Directions for this task -
Print all of the data exactly.

Data block -
-------------------------

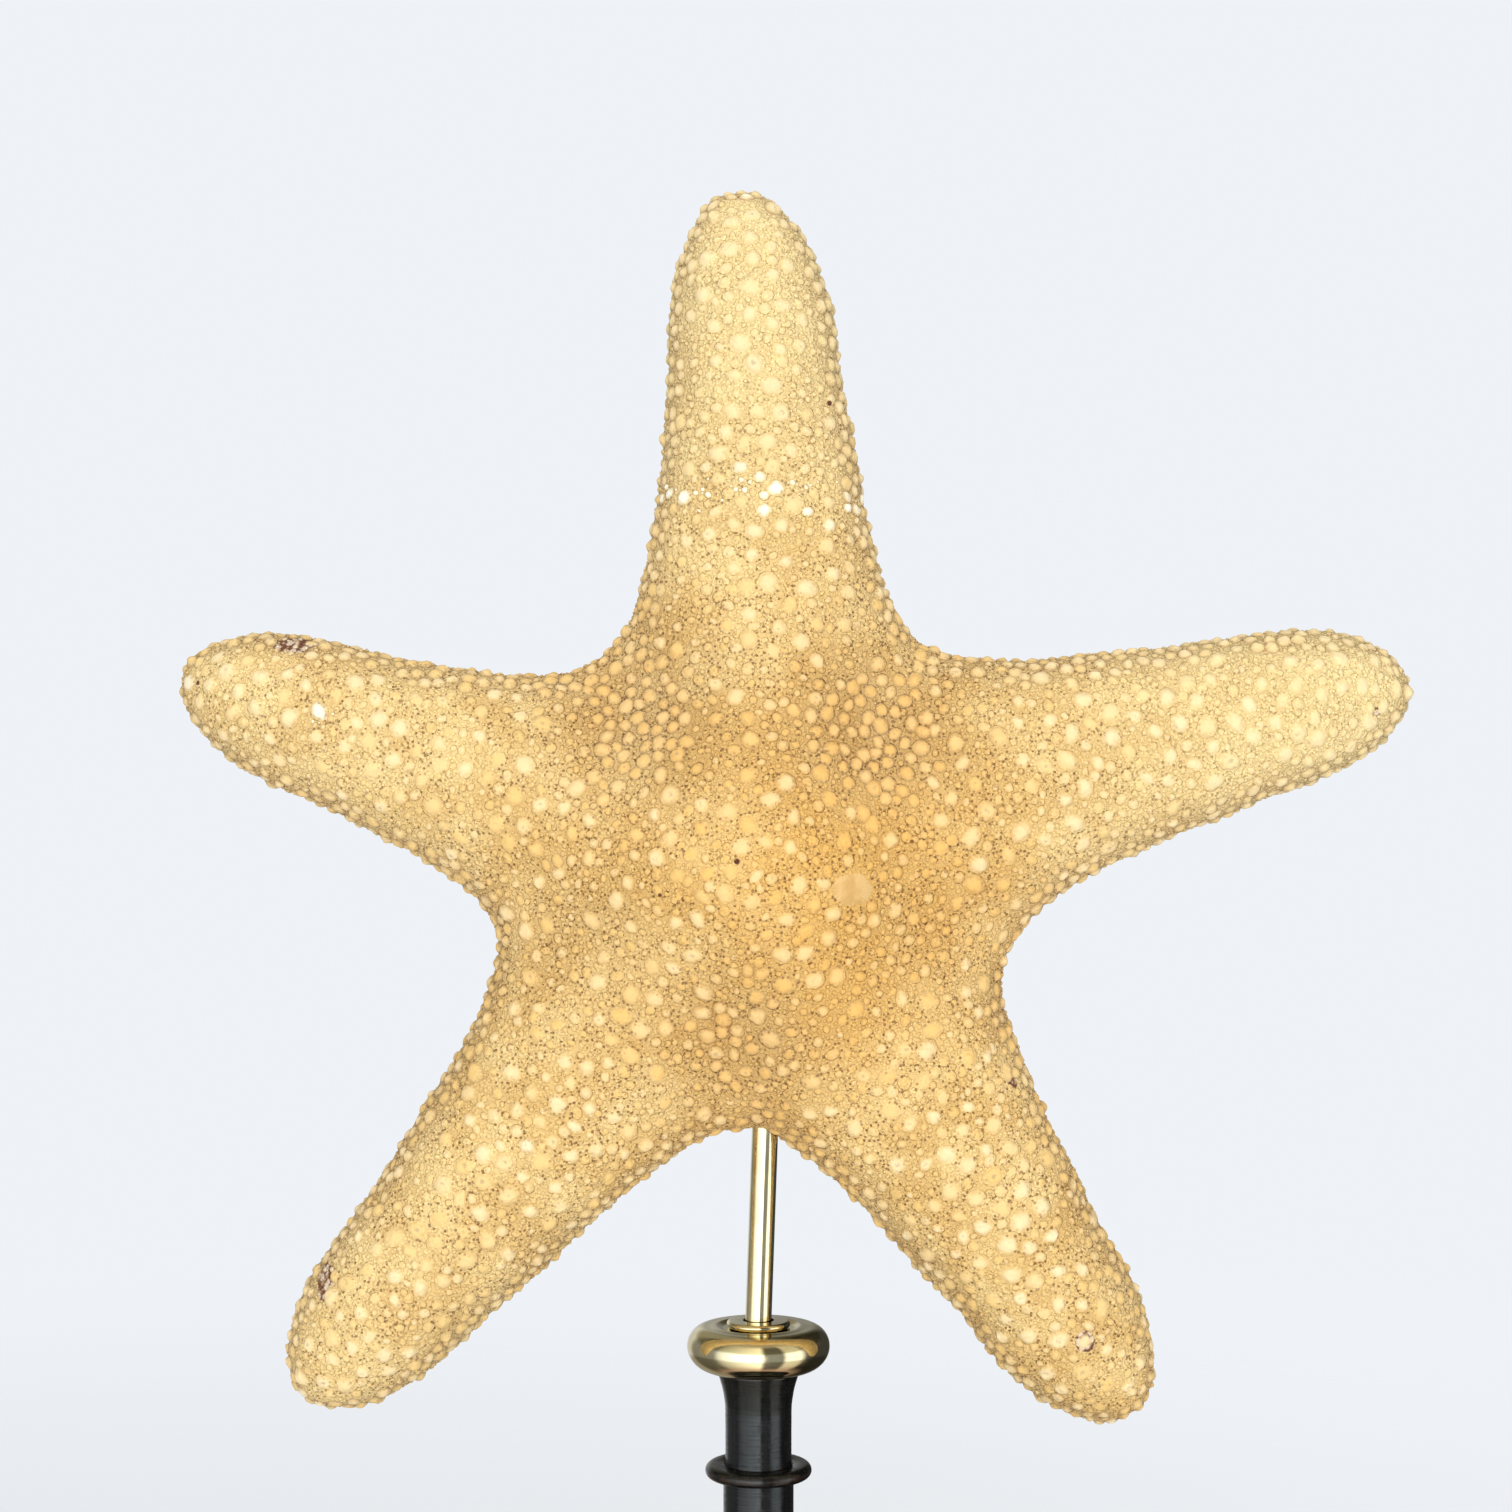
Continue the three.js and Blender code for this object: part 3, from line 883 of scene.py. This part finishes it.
# %% Where each kind of knob grows
sound = (1 - maps["scar"]) * (1 - maps["plate"])
open_skin = maps["face"] * (1 - maps["packed"])
store(skin.data, "for_large", open_skin * sound * (0.5 + 0.5 * maps["ridge"]))
store(skin.data, "for_packed", maps["face"] * smooth(maps["packed"], 0.38, 0.72) * sound)
store(skin.data, "for_medium", maps["face"] * sound)
store(skin.data, "for_small", maps["face"] * (1 - maps["plate"]))


def join_meshes(name, pieces):
    form = bmesh.new()
    for piece in pieces:
        form.from_mesh(piece.data)
    return show(name, mesh_of(form, name))


# %% Scatter the knobs
KNOBS = {  # lengths in millimetres, Height as a share of the radius
    "large_knobs": dict(
        Where="for_large", Spacing=5.2, Smallest=2.1, Largest=3.1, Height=0.34, Stretch=0.35,
        Sides=16, Rings=6, Seed=4, Uneven=1.5, Paleness=0.68, Cover=1.0, Pit=0.3,
    ),
    "packed_knobs": dict(
        Where="for_packed", Spacing=3.2, Smallest=1.9, Largest=2.5, Height=0.38, Stretch=0.3,
        Sides=12, Rings=5, Seed=8, Uneven=1.3, Paleness=0.42, Cover=0.95, Clearance=1.0,
    ),
    "medium_knobs": dict(
        Where="for_medium", Spacing=3.2, Smallest=1.1, Largest=1.9, Height=0.4, Stretch=0.35,
        Sides=9, Rings=4, Seed=5, Uneven=1.0, Paleness=0.42, Cover=0.75, Clearance=0.6,
    ),
    "small_knobs": dict(
        Where="for_small", Spacing=1.9, Smallest=0.7, Largest=1.15, Height=0.5, Stretch=0.3,
        Sides=7, Rings=3, Seed=6, Uneven=0.6, Paleness=0.35, Cover=0.45, Clearance=0.3,
    ),
    "grains": dict(
        Where="for_small", Spacing=1.1, Smallest=0.4, Largest=0.62, Height=0.55, Stretch=0.2,
        Sides=5, Rings=2, Seed=7, Uneven=0.3, Paleness=0.3, Cover=0.3, Clearance=0.12,
    ),
}
LENGTHS = ("Spacing", "Smallest", "Largest", "Uneven", "Clearance", "Length", "Thickness")


def in_metres(values):
    return {key: value * MM if key in LENGTHS else value for key, value in values.items()}


def scatter(name, values, larger=()):
    """One kind of knob, kept clear of the larger pieces."""
    values = in_metres(values) | {"Material": knob_material}
    helper = join_meshes("larger", larger) if larger else None
    piece = run_tree(name, knob_tree, skin.data, values | {"Clear Of": helper})
    if helper:
        bpy.data.objects.remove(helper)
    return piece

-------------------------

Answer below -
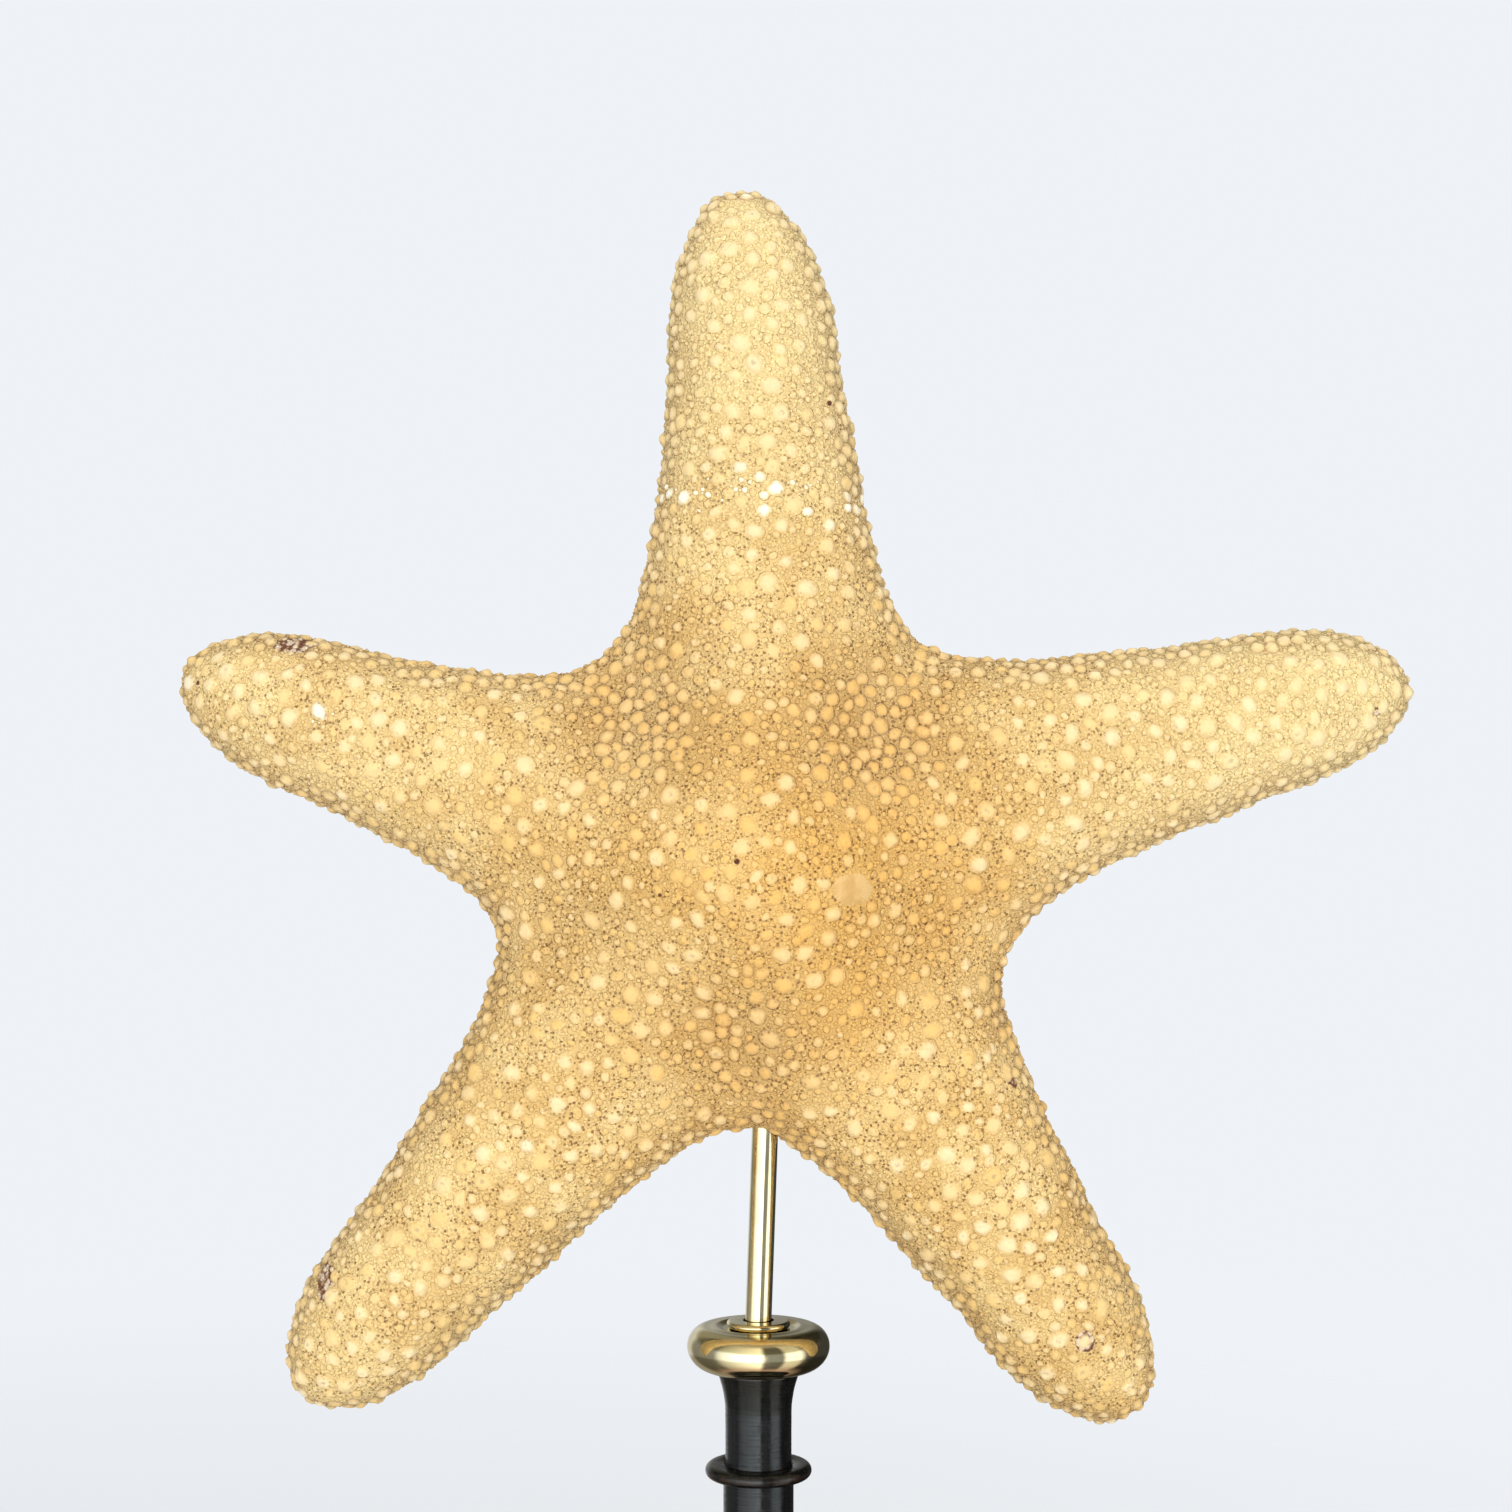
Continue the three.js and Blender code for this object: part 3, from line 883 of scene.py. This part finishes it.
# %% Where each kind of knob grows
sound = (1 - maps["scar"]) * (1 - maps["plate"])
open_skin = maps["face"] * (1 - maps["packed"])
store(skin.data, "for_large", open_skin * sound * (0.5 + 0.5 * maps["ridge"]))
store(skin.data, "for_packed", maps["face"] * smooth(maps["packed"], 0.38, 0.72) * sound)
store(skin.data, "for_medium", maps["face"] * sound)
store(skin.data, "for_small", maps["face"] * (1 - maps["plate"]))


def join_meshes(name, pieces):
    form = bmesh.new()
    for piece in pieces:
        form.from_mesh(piece.data)
    return show(name, mesh_of(form, name))


# %% Scatter the knobs
KNOBS = {  # lengths in millimetres, Height as a share of the radius
    "large_knobs": dict(
        Where="for_large", Spacing=5.2, Smallest=2.1, Largest=3.1, Height=0.34, Stretch=0.35,
        Sides=16, Rings=6, Seed=4, Uneven=1.5, Paleness=0.68, Cover=1.0, Pit=0.3,
    ),
    "packed_knobs": dict(
        Where="for_packed", Spacing=3.2, Smallest=1.9, Largest=2.5, Height=0.38, Stretch=0.3,
        Sides=12, Rings=5, Seed=8, Uneven=1.3, Paleness=0.42, Cover=0.95, Clearance=1.0,
    ),
    "medium_knobs": dict(
        Where="for_medium", Spacing=3.2, Smallest=1.1, Largest=1.9, Height=0.4, Stretch=0.35,
        Sides=9, Rings=4, Seed=5, Uneven=1.0, Paleness=0.42, Cover=0.75, Clearance=0.6,
    ),
    "small_knobs": dict(
        Where="for_small", Spacing=1.9, Smallest=0.7, Largest=1.15, Height=0.5, Stretch=0.3,
        Sides=7, Rings=3, Seed=6, Uneven=0.6, Paleness=0.35, Cover=0.45, Clearance=0.3,
    ),
    "grains": dict(
        Where="for_small", Spacing=1.1, Smallest=0.4, Largest=0.62, Height=0.55, Stretch=0.2,
        Sides=5, Rings=2, Seed=7, Uneven=0.3, Paleness=0.3, Cover=0.3, Clearance=0.12,
    ),
}
LENGTHS = ("Spacing", "Smallest", "Largest", "Uneven", "Clearance", "Length", "Thickness")


def in_metres(values):
    return {key: value * MM if key in LENGTHS else value for key, value in values.items()}


def scatter(name, values, larger=()):
    """One kind of knob, kept clear of the larger pieces."""
    values = in_metres(values) | {"Material": knob_material}
    helper = join_meshes("larger", larger) if larger else None
    piece = run_tree(name, knob_tree, skin.data, values | {"Clear Of": helper})
    if helper:
        bpy.data.objects.remove(helper)
    return piece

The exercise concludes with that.